In direct answer to your question, you’re asking about the de facto decriminalization that has occurred. In the savings and loan debacle, even the most elite, most powerful savings and loan executives, like Charles Keating, like the former governor of Illinois, who had become savings and loan executives, these people were prosecuted by us to the full limits of the law and ended up not only convicted, but serving substantial prison sentences. And to do that, our agency, the regulator, made over 30,000 criminal referrals to produce over 1,000 convictions just in cases designated as major–and I’ve talked about the fact that we hyper-prioritized to go after the worst frauds.

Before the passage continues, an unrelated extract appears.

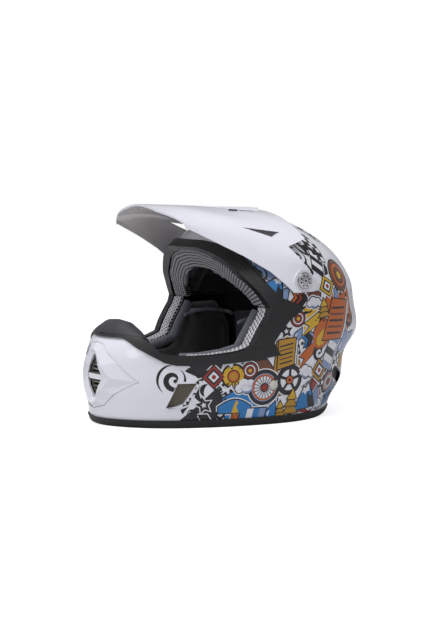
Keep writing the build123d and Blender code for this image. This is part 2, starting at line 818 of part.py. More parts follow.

In the current crisis, exactly the opposite has been done. The banking regulatory agencies, who are the only ones who are going to do criminal referrals against CEOs–d’uh! Banks don’t make criminal referrals against their own CEOs, for obvious reason. Well, the banking regulatory agencies ceased making criminal referrals over a decade ago, and as far as we can tell, the Obama administration hasn’t even reinstituted that.
And the result of all that is complete impunity. The CEOs that led these three most destructive financial fraud epidemics in world history that caused this financial crisis and hyper-inflated the bubble and caused the great recession, not a single one of those elites has been even prosecuted, much less successfully prosecuted.
And it’s clear at this point that there will be a complete strategic failure. They may eventually trot out some executive, you know, before the ten-year statute of limitations run, but strategically it is a complete failure, because they have failed to learn all of the lessons–they being the political class–that Keating should have taught us.
Unfortunately, the CEOs of modern banks learned very well the lessons that Charles Keating taught them, and, as I said, used him and simply emulated many of his strategies quite successfully.
RIVARA: Bill Black, thank you so much for joining us.
BLACK: Thank you.
RIVARA: And thank you for joining us on The Real News Network.